* TASK BRIEF:
Start at the line containing "obj.data.transform(world)" and stop at the line containing "hair_steps = 8"; copy those lines exactly, both ends included, and no others.

============

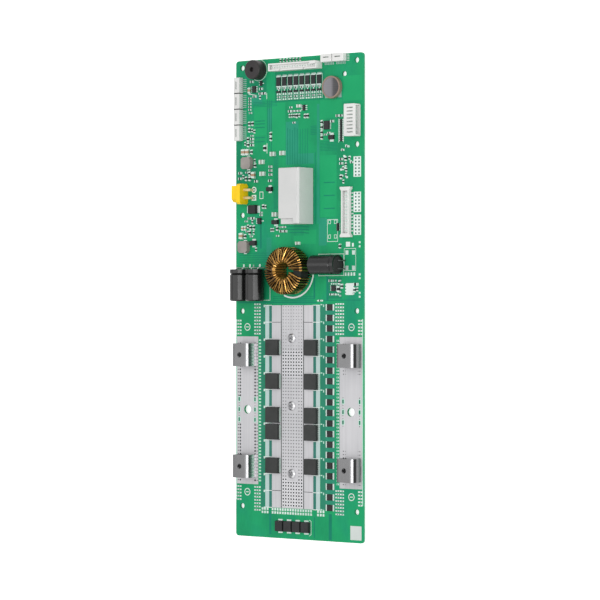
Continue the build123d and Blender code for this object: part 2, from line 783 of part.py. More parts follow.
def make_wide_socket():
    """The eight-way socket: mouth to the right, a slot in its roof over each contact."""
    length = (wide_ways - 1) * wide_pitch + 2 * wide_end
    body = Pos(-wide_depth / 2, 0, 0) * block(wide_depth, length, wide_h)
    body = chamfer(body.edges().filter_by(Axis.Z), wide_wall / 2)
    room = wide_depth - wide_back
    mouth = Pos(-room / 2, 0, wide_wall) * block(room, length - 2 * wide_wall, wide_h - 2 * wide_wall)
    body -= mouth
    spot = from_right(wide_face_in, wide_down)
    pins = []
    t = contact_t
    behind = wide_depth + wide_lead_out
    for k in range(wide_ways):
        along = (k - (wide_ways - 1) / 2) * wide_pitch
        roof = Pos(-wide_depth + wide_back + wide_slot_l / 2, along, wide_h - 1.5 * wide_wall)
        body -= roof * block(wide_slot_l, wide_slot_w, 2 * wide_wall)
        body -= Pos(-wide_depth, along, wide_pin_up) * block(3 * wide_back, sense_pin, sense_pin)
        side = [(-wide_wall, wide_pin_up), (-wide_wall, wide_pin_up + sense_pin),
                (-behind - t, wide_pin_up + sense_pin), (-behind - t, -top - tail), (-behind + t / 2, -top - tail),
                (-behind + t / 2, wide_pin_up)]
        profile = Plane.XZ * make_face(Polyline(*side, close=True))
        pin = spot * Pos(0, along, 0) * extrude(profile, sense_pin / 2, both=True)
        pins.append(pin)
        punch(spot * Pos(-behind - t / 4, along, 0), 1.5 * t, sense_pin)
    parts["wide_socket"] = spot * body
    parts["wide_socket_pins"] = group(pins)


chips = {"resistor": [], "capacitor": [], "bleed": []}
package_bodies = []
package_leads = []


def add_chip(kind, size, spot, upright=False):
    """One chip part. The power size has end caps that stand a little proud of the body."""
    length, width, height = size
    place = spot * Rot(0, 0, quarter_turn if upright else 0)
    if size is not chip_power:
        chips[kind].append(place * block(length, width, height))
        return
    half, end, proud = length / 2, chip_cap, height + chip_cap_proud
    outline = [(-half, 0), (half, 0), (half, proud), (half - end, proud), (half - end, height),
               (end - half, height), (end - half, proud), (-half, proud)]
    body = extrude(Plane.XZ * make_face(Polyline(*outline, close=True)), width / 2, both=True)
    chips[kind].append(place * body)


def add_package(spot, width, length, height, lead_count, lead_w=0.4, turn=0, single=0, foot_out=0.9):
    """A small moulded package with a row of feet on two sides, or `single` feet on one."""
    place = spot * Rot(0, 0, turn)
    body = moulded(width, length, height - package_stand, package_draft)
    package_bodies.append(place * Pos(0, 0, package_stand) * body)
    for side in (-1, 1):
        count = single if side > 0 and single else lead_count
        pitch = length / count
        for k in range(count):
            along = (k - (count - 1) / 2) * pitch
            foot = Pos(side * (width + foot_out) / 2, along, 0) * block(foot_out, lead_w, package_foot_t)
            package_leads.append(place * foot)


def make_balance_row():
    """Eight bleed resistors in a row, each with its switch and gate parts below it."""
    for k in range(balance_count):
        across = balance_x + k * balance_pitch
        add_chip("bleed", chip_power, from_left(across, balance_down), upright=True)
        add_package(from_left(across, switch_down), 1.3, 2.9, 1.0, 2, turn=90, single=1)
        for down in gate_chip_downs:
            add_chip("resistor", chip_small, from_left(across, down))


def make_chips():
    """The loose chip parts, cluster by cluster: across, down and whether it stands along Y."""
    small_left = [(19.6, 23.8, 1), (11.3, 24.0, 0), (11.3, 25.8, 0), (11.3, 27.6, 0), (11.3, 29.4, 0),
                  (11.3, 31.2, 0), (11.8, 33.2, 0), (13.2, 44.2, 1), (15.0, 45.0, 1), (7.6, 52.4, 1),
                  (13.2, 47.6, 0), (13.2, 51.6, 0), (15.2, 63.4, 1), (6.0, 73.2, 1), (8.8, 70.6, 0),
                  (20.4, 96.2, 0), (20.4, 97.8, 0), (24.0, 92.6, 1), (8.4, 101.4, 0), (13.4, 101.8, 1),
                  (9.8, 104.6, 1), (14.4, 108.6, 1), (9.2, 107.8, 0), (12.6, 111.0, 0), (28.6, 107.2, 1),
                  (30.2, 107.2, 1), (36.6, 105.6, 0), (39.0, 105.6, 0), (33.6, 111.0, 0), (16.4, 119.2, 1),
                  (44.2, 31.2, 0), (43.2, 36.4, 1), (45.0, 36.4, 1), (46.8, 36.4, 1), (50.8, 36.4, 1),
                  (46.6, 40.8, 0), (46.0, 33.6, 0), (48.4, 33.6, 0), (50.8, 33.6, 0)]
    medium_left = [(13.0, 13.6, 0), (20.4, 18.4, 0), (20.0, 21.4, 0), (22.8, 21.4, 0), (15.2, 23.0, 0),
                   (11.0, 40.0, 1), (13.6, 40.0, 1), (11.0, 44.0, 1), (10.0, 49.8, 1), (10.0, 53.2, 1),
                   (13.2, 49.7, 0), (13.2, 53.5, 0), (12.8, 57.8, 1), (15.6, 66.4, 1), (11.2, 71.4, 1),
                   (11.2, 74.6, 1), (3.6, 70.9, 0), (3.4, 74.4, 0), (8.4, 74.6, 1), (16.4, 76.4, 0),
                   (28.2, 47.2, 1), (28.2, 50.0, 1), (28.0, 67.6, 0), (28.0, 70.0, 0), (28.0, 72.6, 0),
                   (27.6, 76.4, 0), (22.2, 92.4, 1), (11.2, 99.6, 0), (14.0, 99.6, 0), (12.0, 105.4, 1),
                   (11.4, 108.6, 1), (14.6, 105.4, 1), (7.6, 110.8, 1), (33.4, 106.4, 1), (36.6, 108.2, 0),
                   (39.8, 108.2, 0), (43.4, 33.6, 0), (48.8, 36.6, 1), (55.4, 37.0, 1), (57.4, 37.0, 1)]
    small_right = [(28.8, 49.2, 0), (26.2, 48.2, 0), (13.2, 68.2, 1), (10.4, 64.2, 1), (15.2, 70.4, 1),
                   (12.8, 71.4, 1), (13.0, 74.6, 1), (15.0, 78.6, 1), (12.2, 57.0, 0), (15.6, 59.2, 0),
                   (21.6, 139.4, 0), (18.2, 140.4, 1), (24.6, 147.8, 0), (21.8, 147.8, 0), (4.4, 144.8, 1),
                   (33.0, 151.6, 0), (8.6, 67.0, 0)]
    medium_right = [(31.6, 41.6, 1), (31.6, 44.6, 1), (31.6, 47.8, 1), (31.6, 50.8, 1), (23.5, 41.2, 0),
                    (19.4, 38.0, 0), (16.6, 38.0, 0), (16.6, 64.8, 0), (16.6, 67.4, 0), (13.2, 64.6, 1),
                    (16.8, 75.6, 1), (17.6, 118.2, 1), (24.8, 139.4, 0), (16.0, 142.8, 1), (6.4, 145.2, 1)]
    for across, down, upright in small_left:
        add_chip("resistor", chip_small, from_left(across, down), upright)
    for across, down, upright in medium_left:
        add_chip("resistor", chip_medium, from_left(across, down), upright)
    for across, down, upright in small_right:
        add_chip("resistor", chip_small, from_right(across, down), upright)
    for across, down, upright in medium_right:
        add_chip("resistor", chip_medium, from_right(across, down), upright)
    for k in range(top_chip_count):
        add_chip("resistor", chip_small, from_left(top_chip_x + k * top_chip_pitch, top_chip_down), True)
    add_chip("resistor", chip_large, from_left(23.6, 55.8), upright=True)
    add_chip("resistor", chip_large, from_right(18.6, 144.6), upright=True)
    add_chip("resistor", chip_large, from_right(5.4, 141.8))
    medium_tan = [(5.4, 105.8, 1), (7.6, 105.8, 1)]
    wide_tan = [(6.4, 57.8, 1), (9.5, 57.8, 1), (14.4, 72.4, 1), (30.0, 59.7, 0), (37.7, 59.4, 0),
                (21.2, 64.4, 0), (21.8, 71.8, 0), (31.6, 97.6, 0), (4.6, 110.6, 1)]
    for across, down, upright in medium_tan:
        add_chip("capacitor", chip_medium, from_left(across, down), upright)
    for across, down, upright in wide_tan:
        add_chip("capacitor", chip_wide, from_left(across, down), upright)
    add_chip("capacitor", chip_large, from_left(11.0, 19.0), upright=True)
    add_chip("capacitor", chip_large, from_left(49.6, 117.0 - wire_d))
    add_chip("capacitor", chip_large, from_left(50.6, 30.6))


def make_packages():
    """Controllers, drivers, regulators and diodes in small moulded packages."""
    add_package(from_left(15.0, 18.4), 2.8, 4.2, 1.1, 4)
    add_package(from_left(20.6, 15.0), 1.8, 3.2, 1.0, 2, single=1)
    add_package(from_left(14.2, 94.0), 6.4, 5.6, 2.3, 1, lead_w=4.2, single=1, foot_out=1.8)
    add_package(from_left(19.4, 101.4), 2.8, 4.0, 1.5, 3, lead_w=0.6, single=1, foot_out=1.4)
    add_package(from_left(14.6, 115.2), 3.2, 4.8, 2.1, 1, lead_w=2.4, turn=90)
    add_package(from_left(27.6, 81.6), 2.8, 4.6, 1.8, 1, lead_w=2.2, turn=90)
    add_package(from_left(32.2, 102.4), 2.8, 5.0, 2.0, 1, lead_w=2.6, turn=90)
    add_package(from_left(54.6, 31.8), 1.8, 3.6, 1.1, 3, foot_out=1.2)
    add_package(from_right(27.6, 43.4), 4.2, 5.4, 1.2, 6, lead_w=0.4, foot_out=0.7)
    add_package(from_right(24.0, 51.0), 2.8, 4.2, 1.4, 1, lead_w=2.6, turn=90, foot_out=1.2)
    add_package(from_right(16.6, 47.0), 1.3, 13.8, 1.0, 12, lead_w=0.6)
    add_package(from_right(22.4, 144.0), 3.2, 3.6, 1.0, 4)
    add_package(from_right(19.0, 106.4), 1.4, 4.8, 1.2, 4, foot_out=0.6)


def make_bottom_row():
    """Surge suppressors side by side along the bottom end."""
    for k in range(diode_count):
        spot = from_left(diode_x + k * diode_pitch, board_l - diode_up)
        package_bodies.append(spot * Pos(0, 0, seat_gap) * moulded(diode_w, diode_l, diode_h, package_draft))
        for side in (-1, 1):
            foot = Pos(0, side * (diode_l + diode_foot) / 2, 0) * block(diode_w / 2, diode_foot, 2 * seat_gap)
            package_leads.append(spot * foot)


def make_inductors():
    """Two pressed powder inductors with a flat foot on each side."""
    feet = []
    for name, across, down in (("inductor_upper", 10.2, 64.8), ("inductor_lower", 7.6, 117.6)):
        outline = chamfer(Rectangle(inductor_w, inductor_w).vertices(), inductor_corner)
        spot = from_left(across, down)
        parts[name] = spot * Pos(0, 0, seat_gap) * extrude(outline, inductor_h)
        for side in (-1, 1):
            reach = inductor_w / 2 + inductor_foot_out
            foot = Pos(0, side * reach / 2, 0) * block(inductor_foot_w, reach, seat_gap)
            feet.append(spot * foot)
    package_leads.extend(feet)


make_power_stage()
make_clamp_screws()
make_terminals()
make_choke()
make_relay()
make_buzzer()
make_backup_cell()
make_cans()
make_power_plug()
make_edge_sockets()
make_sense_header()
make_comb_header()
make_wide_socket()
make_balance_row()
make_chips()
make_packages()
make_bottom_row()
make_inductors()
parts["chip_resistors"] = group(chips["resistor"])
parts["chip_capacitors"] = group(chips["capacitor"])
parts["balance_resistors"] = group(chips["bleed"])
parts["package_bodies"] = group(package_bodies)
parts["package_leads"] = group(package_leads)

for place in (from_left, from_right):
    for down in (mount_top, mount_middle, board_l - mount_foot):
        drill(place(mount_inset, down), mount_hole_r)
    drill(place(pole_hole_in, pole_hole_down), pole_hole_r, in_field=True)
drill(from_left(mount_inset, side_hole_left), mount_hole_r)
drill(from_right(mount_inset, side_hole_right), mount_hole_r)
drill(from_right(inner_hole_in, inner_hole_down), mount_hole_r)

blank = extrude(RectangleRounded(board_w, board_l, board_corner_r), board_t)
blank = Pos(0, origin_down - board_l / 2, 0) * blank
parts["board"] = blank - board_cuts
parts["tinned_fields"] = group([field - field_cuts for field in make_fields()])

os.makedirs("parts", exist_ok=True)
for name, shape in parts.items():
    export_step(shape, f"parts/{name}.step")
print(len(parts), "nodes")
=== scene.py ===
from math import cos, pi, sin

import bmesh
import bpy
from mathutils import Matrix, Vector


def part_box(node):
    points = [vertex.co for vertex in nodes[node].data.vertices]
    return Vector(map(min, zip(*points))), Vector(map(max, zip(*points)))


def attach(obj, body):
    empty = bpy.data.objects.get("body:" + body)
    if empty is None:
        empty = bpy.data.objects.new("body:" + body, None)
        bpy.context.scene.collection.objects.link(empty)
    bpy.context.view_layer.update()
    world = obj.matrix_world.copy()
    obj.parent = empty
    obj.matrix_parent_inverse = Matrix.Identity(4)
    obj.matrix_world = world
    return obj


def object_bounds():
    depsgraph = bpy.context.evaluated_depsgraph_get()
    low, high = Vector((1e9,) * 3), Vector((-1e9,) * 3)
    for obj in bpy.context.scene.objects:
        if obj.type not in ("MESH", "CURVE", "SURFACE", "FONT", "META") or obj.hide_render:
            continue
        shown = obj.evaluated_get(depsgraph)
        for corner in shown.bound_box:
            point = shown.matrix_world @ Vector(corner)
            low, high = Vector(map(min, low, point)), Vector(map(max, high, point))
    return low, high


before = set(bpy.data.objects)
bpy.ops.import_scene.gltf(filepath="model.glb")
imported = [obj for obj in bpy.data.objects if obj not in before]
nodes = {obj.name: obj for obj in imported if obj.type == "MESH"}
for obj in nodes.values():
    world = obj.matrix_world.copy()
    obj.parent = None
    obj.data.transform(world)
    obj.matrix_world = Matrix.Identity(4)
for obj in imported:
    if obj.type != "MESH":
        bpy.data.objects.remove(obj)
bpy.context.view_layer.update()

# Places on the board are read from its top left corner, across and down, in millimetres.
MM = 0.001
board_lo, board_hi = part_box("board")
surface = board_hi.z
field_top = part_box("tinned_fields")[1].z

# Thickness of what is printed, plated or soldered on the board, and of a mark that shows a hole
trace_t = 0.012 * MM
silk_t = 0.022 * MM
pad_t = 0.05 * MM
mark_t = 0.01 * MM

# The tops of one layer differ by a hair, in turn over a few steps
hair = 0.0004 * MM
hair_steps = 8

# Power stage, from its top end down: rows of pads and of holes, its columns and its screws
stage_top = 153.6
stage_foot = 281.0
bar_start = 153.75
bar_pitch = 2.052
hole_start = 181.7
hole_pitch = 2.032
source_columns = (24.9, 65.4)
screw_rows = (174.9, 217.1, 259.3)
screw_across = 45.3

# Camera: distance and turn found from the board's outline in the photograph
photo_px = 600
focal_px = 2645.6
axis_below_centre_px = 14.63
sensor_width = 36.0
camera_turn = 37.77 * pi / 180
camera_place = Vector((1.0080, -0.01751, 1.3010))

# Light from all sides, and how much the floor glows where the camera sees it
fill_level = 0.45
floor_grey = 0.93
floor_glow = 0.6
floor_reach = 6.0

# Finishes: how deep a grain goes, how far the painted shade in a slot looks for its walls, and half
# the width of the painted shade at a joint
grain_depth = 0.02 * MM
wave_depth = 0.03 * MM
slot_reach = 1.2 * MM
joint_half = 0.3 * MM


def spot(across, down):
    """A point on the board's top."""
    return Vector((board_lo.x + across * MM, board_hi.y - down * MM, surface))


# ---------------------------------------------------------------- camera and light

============

* SOLVED PROBLEM:
    obj.data.transform(world)
    obj.matrix_world = Matrix.Identity(4)
for obj in imported:
    if obj.type != "MESH":
        bpy.data.objects.remove(obj)
bpy.context.view_layer.update()

# Places on the board are read from its top left corner, across and down, in millimetres.
MM = 0.001
board_lo, board_hi = part_box("board")
surface = board_hi.z
field_top = part_box("tinned_fields")[1].z

# Thickness of what is printed, plated or soldered on the board, and of a mark that shows a hole
trace_t = 0.012 * MM
silk_t = 0.022 * MM
pad_t = 0.05 * MM
mark_t = 0.01 * MM

# The tops of one layer differ by a hair, in turn over a few steps
hair = 0.0004 * MM
hair_steps = 8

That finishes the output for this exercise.